There is more transactional dynamics going in at fractal depth than in primary settlement. And although this dynamic represents the current path of least resistance, it
does not mean that it takes the least amount of resources. Next to the primary supply and demand, a lot of synthetic (virtual) supply and demand is injected into the system in the
whole range of fractal depth. So, in aggregate it takes much more resources for settlement.
This allows for a reframing of many narratives: QE is the massive injection of synthetic supply and demand at a certain fractal depth; HFT is both the insertion of a settlement
layer at an extremely deep fractal level, and injection of synthetic supply and demand at that level; crypto is the insertion of a settlement layer at
a very deep fractal level; etc. The real economy, however, is only served by settlement of primary economic supply and demand, not by deep settlement of synthetic supply
and demand, nor by a huge increase of fractal depth.

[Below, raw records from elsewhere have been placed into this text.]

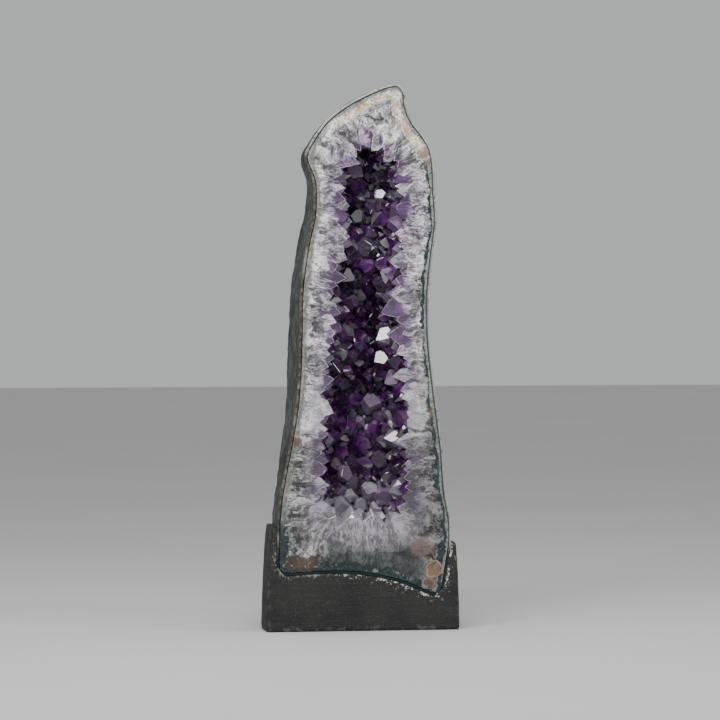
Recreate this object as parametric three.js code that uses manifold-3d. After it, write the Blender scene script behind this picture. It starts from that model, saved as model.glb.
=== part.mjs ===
// Amethyst cathedral: one half of a tall geode, sawn flat and polished at the front, with its druse
// of amethyst crystals, standing in a foot of cast cement.
// Millimetres, +Z up, sawn face towards -Y, origin at the middle of the footprint.

import * as THREE from "three";
import { LoftGeometry } from "three/addons/geometries/LoftGeometry.js";
import { mergeVertices } from "three/addons/utils/BufferGeometryUtils.js";
import Module from "manifold-3d";

const wasm = await Module();
wasm.setup();

// ---- driving dimensions -------------------------------------------------------------------------

const GAP = 0.3; // between pieces that touch
const BACK_GAP = 0.8; // between the quartz and the rind at the back, where their facets don't line up
const PAST_FACE = 6; // how far a cutting body reaches in front of the sawn face

// The face's outlines, from the bottom middle to the top, as matched points [x, z] of the right and
// the left side. z is the height above the floor.
const NODULE = {
  right: [
    [0, 57], [42, 48], [80, 35], [89, 64], [93, 102], [87, 140], [84, 182], [77, 235], [71, 288],
    [70, 335], [74, 378], [78, 410], [76, 440], [75, 468], [70, 488], [55, 508], [47, 525], [45, 541],
    [36, 548],
  ],
  left: [
    [0, 57], [-40, 58], [-81, 59], [-84, 84], [-83, 114], [-79, 146], [-72, 182], [-64, 232],
    [-61, 290], [-60, 340], [-54, 385], [-47, 420], [-48, 452], [-56, 474], [-49, 490], [-34, 511],
    [-12, 528], [14, 541], [36, 548],
  ],
  // The line along the back: its low and high end [x, z], and its depth at even steps between them.
  spine: { low: [2, 100], high: [14, 470], depths: [118, 116, 104, 96, 84, 68] },
  // How much wider it is behind the sawn face, at even steps from its bottom to its top.
  bulge: {
    right: [0.02, 0.03, 0.05, 0.04, 0.04, 0.04, 0.03, 0],
    left: [0.02, 0.02, 0.09, 0.165, 0.14, 0.13, 0.04, 0],
  },
  squareness: 0.6, // 1 makes the back round, less makes it squarer
};
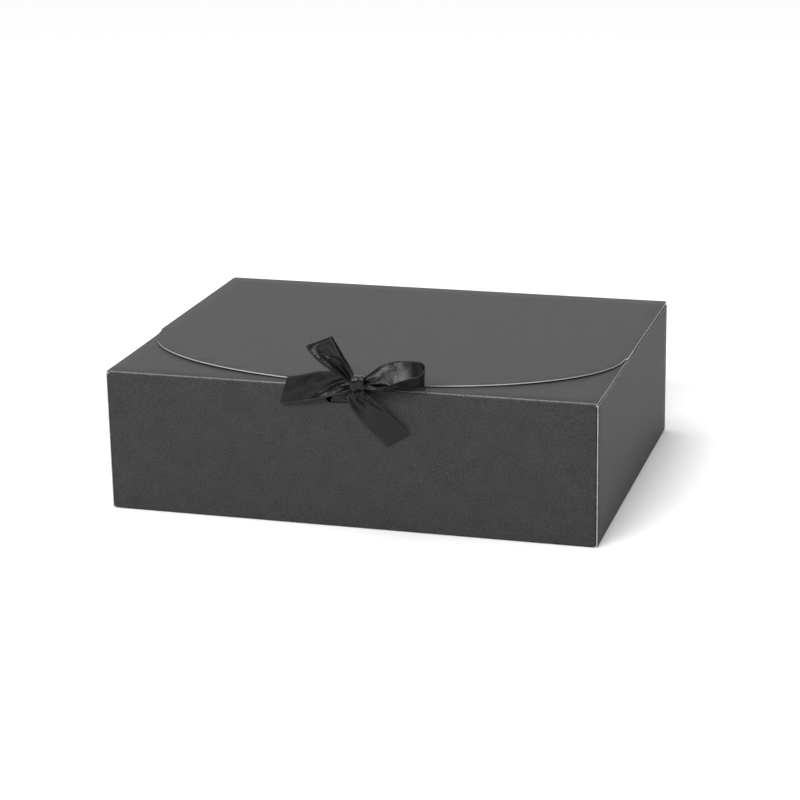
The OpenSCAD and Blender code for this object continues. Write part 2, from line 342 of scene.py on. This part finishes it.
def floor_material():
    material, tree, shader = new_material("pale_floor")
    shader.inputs["Base Color"].default_value = (0.74, 0.74, 0.74, 1)
    shader.inputs["Roughness"].default_value = 0.9
    shader.inputs["Specular IOR Level"].default_value = 0.1
    return material


# ---------------------------------------------------------------- mesh helpers
SMOOTH_ANGLE = 40          # degrees; sharper edges than this stay crisp
BEVEL_ANGLE = 55           # degrees; sharper edges than this are rounded


def link_mesh(name, mesh, material):
    piece = bpy.data.objects.new(name, mesh)
    bpy.context.scene.collection.objects.link(piece)
    mesh.materials.append(material)
    return piece


def bake(piece):
    """Applies the piece's modifiers to its mesh and shades it smooth between sharp edges."""
    shown = piece.evaluated_get(bpy.context.evaluated_depsgraph_get())
    mesh = bpy.data.meshes.new_from_object(shown)
    piece.modifiers.clear()
    piece.data = mesh
    mesh.polygons.foreach_set("use_smooth", [True] * len(mesh.polygons))
    mesh.set_sharp_from_angle(angle=math.radians(SMOOTH_ANGLE))
    return piece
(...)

This also explains why the ESG-initiatives are failing, and why 'circular' initiatives are failing. Conscious greenwashing is not the cause, it is a symptom of the dynamic
that belongs to an infrastructure and dynamic with this fractal depth.
A fractal abyss
This reframes the solution to an incredibly simple narrative: reduce fractal depth of the transactional infrastructure, and stop injecting synthetic supply
and demand at fractal depth.
We should not fear 'centrality' or 'fiat', or 'QE' or 'synthetic products': we should only fear the potential depth of the fractal abyss of transactionality.